/---

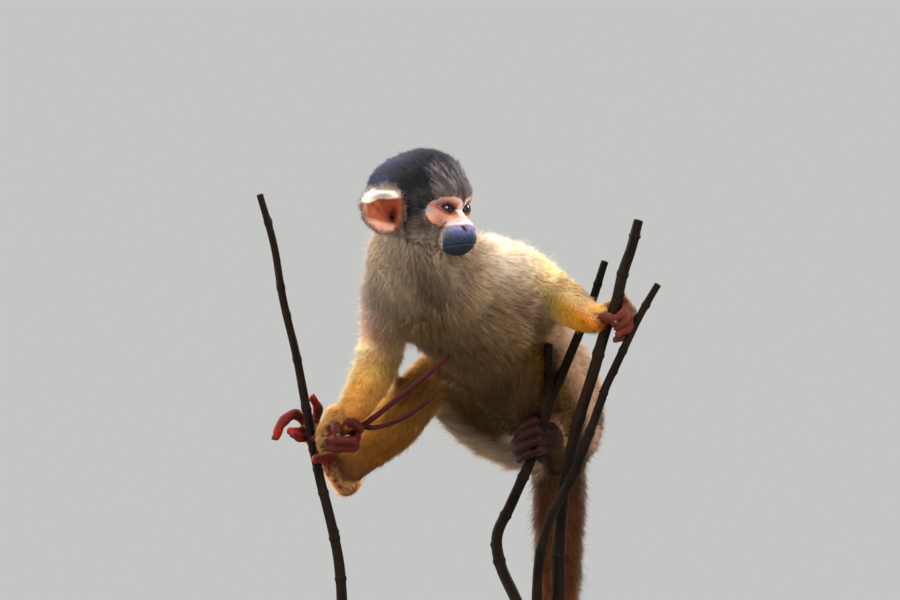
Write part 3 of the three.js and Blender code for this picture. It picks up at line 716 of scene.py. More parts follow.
CAP = rgb("#1d1e2c")
CAP_PAINTED_SHEEN = rgb("#1b1e47")
CAP_DARK = rgb("#0a0b12")
GRIZZLE = rgb("#716569")
BROW_EDGE = rgb("#58443f")
CHEEK = rgb("#4c3e39")
CHEEK_DARK = rgb("#221c1d")
CHEEK_PALE = rgb("#a09184")
SIDEBURN = rgb("#0f0e12")
PALE_FACE = rgb("#eccfcc")
TEMPLE_SKIN = rgb("#958a8a")
ARCH_SKIN = rgb("#d0ada2")
EYE_SKIN = rgb("#c88f74")
SALMON = rgb("#b5573a")
LID_RED = rgb("#7c2f20")
LID_EDGE = rgb("#260c08")
# the muzzle's slate grows lilac towards the top of the nose, partly its own colour and partly a painted
# highlight
MUZZLE_SLATE_AND_HIGHLIGHT = [(-36, "#1b272e"), (-33, "#1e2a32"), (-30.5, "#232b3a"), (-28, "#262d3f"), (-25.8, "#333952"),
                (-23.6, "#505379"), (-21, "#7c7aa3"), (-19, "#a394ac")]
MUZZLE_SIDE = rgb("#6f6274")
MUZZLE_RIM = rgb("#e2d6d0")
WHISKER_PIT = rgb("#0c0f18")
NOSTRIL = rgb("#3a0810")
RUFF = rgb("#cab6a5")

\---

Write out the full listing, keeping every line exactly as it is.

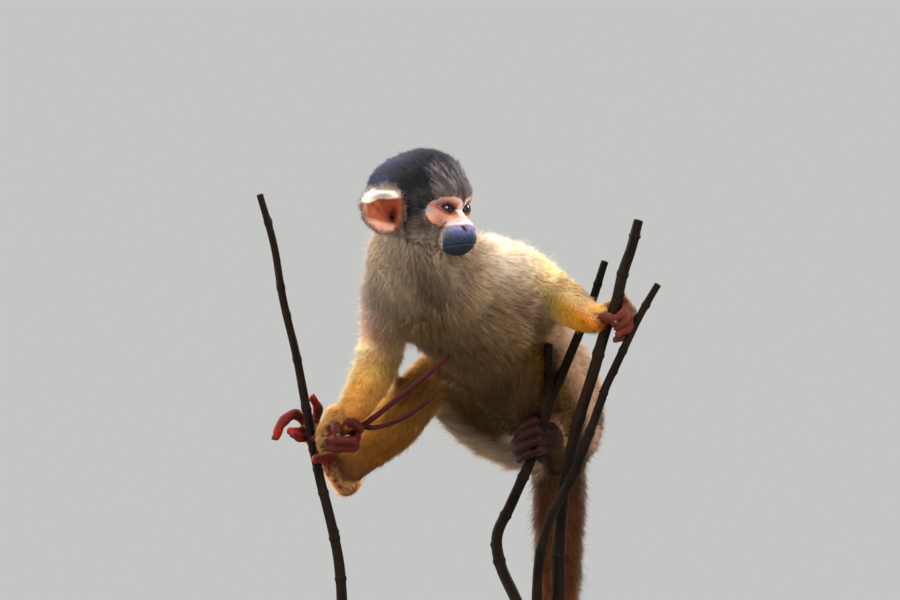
Write part 3 of the three.js and Blender code for this picture. It picks up at line 716 of scene.py. More parts follow.
CAP = rgb("#1d1e2c")
CAP_PAINTED_SHEEN = rgb("#1b1e47")
CAP_DARK = rgb("#0a0b12")
GRIZZLE = rgb("#716569")
BROW_EDGE = rgb("#58443f")
CHEEK = rgb("#4c3e39")
CHEEK_DARK = rgb("#221c1d")
CHEEK_PALE = rgb("#a09184")
SIDEBURN = rgb("#0f0e12")
PALE_FACE = rgb("#eccfcc")
TEMPLE_SKIN = rgb("#958a8a")
ARCH_SKIN = rgb("#d0ada2")
EYE_SKIN = rgb("#c88f74")
SALMON = rgb("#b5573a")
LID_RED = rgb("#7c2f20")
LID_EDGE = rgb("#260c08")
# the muzzle's slate grows lilac towards the top of the nose, partly its own colour and partly a painted
# highlight
MUZZLE_SLATE_AND_HIGHLIGHT = [(-36, "#1b272e"), (-33, "#1e2a32"), (-30.5, "#232b3a"), (-28, "#262d3f"), (-25.8, "#333952"),
                (-23.6, "#505379"), (-21, "#7c7aa3"), (-19, "#a394ac")]
MUZZLE_SIDE = rgb("#6f6274")
MUZZLE_RIM = rgb("#e2d6d0")
WHISKER_PIT = rgb("#0c0f18")
NOSTRIL = rgb("#3a0810")
RUFF = rgb("#cab6a5")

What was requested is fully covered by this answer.